BAE Systems Threat Research Blog: Two bytes to $951m

The next time anyone tells you that they have built a „Secure“ system, get them to read this article.

Source: BAE Systems Threat Research Blog: Two bytes to $951m

An unknown number of people with a lot of easily acquired knowledge, but not so common skills, developed and deployed a system of hacks to manipulate a „secure“ banking system to transfer almost a billion dollars to accounts unknown. A large amount of this money is now „accounted for“, whatever that means, while 81 Million Dollars are still missing. That looks like a pretty good return on investment if you’re not too worried about illegalities or you consider it just liberating the money from robber banks.

Of course, many will say „our security standards are better than those in Bangladesh“ but those people are just trying to reassure those who cannot, for whatever reason, understand the signals generated by this particular case.

An incredible number of systems rely on the key system-parts misused in this hack. I would not have believed it until I saw it, so many systems rely on reading and writing text files from some location, often a network share, and these files are easily manipulated if due attention is not paid to the security of those files.

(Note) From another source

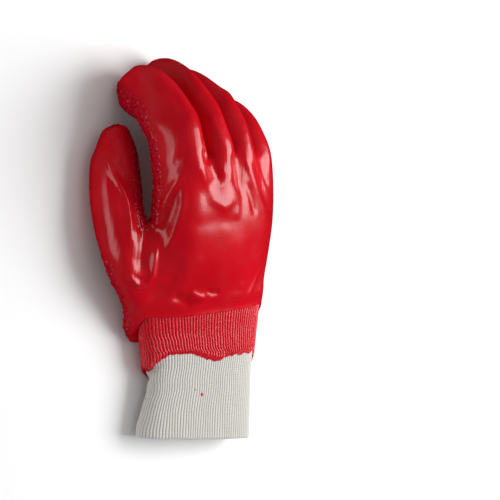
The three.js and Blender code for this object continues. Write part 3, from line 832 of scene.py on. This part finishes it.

Just last week I had an application development team who could not, or would not because of time constraints, understand why it was a bad idea to let a server inside the secure zone reach out to a server on the internet in order to automatically download some code. The number of ways in which their deployment scheme could be hacked into and misused was mind-boggling and yet, they considered it not only safe, but also perfectly normal. Someone is going to make a lot of money out of their overly relaxed attitude if they should draw the wrong kind of attention.